Assembly Elections 2019: For Naveen Patnaik, PM Modi-led BJP blitzkrieg may be tough to conquer
In 2019 the suave Patnaik was up against PM Narendra Modi and his party who more than matched his party’s resources. Much before the state went to polls, PM Modi and his lieutenant and BJP president Amit Shah had Odisha on their radar along with Bengal.Updated: May 23, 2019 07:58 IST
For Naveen Patnaik, the longest-serving chief minister of Odisha, May 23 will be a red letter day.
In 2014, Naveen Patnaik was among the few who bucked the Modi wave. But if the exit polls of 2019 are to be believed, things may be different. Facing a resurgent BJP bolstered with many of his former colleagues such as Baijayant Panda and increasing voter fatigue, 2019 may not be as clear as his own advisers would like to believe.
If the BJD wins on May 23, the four-time chief minister, who spearheaded the party’s electoral campaign in the Assembly polls that was held simultaneously with the Lok Sabha polls, would match former West Bengal CM Jyoti Basu and Sikkim CM Pawan Kumar Chamling’s record of becoming the CM for a record fifth time.
But unlike Chamling and Basu, the case of Patnaik is different. While Chamling and Basu never faced real opposition in the twilight of their political career, in 2019 the suave Patnaik was up against PM Narendra Modi and his party who more than matched his party’s resources. Much before the state went to polls, PM Modi and his lieutenant and BJP president Amit Shah had Odisha on their radar along with Bengal.
Once the polls were announced, the Modi-Shah duo led a BJP blitzkrieg against Patnaik’s citadel with the slogan of a double-engine sarkaar (BJP government at the state and Centre) stretching the 73-year-old chief minister’s all available resources. Battling spondylosis and other age-related ailments, Patnaik was forced to travel over 1000 km around the state in his specially-designed air-conditioned bus as the BJP stepped up its attack on Patnaik. The nervousness of Patnaik and the BJD was evident when the chief minister filed to contest his second seat from Bargarh’s Bijepur Assembly constituency.
Of the 146 (election in 1 was postponed due to the death of BJD candidate in Patkura) Assembly seats that went to polls, the fight was directly between the BJP and BJD in at least 115 seats and triangular in the rest. With the Congress, once a dominant party for almost 3 decades, slowly disintegrating, many of its workers headed for BJP, boosting its chances manifold.
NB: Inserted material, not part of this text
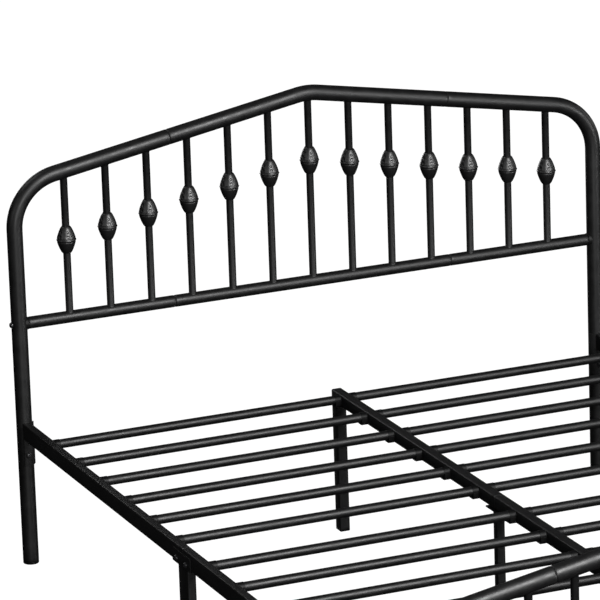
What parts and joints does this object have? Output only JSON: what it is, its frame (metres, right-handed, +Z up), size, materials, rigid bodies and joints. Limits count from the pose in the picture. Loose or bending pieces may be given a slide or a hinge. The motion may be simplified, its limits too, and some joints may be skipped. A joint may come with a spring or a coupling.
{
  "type": "metal platform bed frame",
  "caption": "Black metal platform bed frame with gable-topped spindle headboard and footboard, round slats over side and centre rails, and support legs.",
  "frame": {"origin": "on the floor under the middle of the bed", "axes": "+X across the bed to the right as seen from the foot, +Y from the footboard to the headboard, +Z up"},
  "size_m": [1.553, 2.112, 1.0764],
  "materials": {
    "black_tube": "semi-gloss black powder coat on round and rectangular steel tube",
    "black_casting": "semi-gloss black powder coat on spindles with cast collars",
    "black_plastic": "matt black moulded plastic glides and spacers"
  },
  "bodies": {
    "root": {"headboard_post_left": "black_tube", "headboard_rack_left": "black_casting", "headboard_saddle_left": "black_plastic", "headboard_glide_left": "black_plastic", "headboard_post_right": "black_tube", "headboard_rack_right": "black_casting", "headboard_saddle_right": "black_plastic", "headboard_glide_right": "black_plastic", "headboard_top_middle": "black_tube", "headboard_rack_middle": "black_casting", "footboard_post_left": "black_tube", "footboard_rack_left": "black_casting", "footboard_saddle_left": "black_plastic", "footboard_glide_left": "black_plastic", "footboard_post_right": "black_tube", "footboard_rack_right": "black_casting", "footboard_saddle_right": "black_plastic", "footboard_glide_right": "black_plastic", "footboard_top_middle": "black_tube", "footboard_rack_middle": "black_casting", "side_rail_left_head": "black_tube", "side_rail_right_head": "black_tube", "center_rail_head": "black_tube", "side_rail_left_foot": "black_tube", "side_rail_right_foot": "black_tube", "center_rail_foot": "black_tube", "slat_01_left": "black_tube", "slat_01_right": "black_tube", "slat_02_left": "black_tube", "slat_02_right": "black_tube", "slat_03_left": "black_tube", "slat_03_right": "black_tube", "slat_04_left": "black_tube", "slat_04_right": "black_tube", "slat_05_left": "black_tube", "slat_05_right": "black_tube", "slat_06_left": "black_tube", "slat_06_right": "black_tube", "slat_07_left": "black_tube", "slat_07_right": "black_tube", "slat_08_left": "black_tube", "slat_08_right": "black_tube", "slat_09_left": "black_tube", "slat_09_right": "black_tube", "slat_10_left": "black_tube", "slat_10_right": "black_tube", "slat_11_left": "black_tube", "slat_11_right": "black_tube", "slat_12_left": "black_tube", "slat_12_right": "black_tube", "side_leg_left": "black_tube", "side_leg_glide_left": "black_plastic", "side_leg_right": "black_tube", "side_leg_glide_right": "black_plastic", "center_leg_head": "black_tube", "center_leg_glide_head": "black_plastic", "center_leg_middle": "black_tube", "center_leg_glide_middle": "black_plastic", "center_leg_foot": "black_tube", "center_leg_glide_foot": "black_plastic"}
  },
  "joints": []
}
The BJP which gave a battle cry of Mission 120 (winning 120 of the 147 seats) before the polls, imported several leaders from BJD and a few from Congress who could not get tickets. It brought in Congress MLA Prakash Behera, BJD’s Debraj Mohanty, Raghunath Mohanty and Purna Chandra Nayak among others to shore up its strength. In some places the party got people who had garnered a good number of votes in 2014 fighting as independent candidates.
The party’s campaign on the BJD being a government that shelters corrupt people too struck a chord with the people. The BJD repeating many of its old faces, who faced severe anti-incumbency too has helped the BJP. Tired of Patnaik’s populist schemes that essentially handed out doles, a large portion of the first-time voters wanted change and rooted for BJP.
But the party’s failure in projecting a chief ministerial face who can match upto Naveen Patnaik may turn out to be its major failure. “There was clear confusion among voters as to who would be BJP’s CM candidate - Baijayant Panda, Dharmendra Pradhan or Aaparajita Sarangi. People want a change in leadership. But who do they choose in place of Naveen Patnaik,” asked political analyst Debendra Prusty.
On his part, Patnaik had read the anti-incumbency signals much better as he unrolled Kalia, a cash transfer scheme for over 57 lakh farmers two months before the state went to polls. Though only 32 lakh farmers could benefit from the scheme, Patnaik’s announcement of giving two instalments of the scheme to the rest of the farmers on the day of his government’s return to power may have helped revive the party’s fortunes.
Analysts say Patnaik’s assiduous cultivation of women voters through women self help groups is likely to help him ride the obstacles in 2019 polls. Last year, he had announced 6 lakh smartphones for as many self help groups and followed it up with Rs 15,000 assistance to each of them. In the 2014 polls, over 74 per cent of the women voters had cast their votes, a huge jump from 50 per cent in 2009. BJD leaders estimate, a large chunk of the women voters must have voted for their party due to the proliferation of women SHGs.
The EVMs hold the key to the million dollar question whether Patnaik would be 5th time lucky.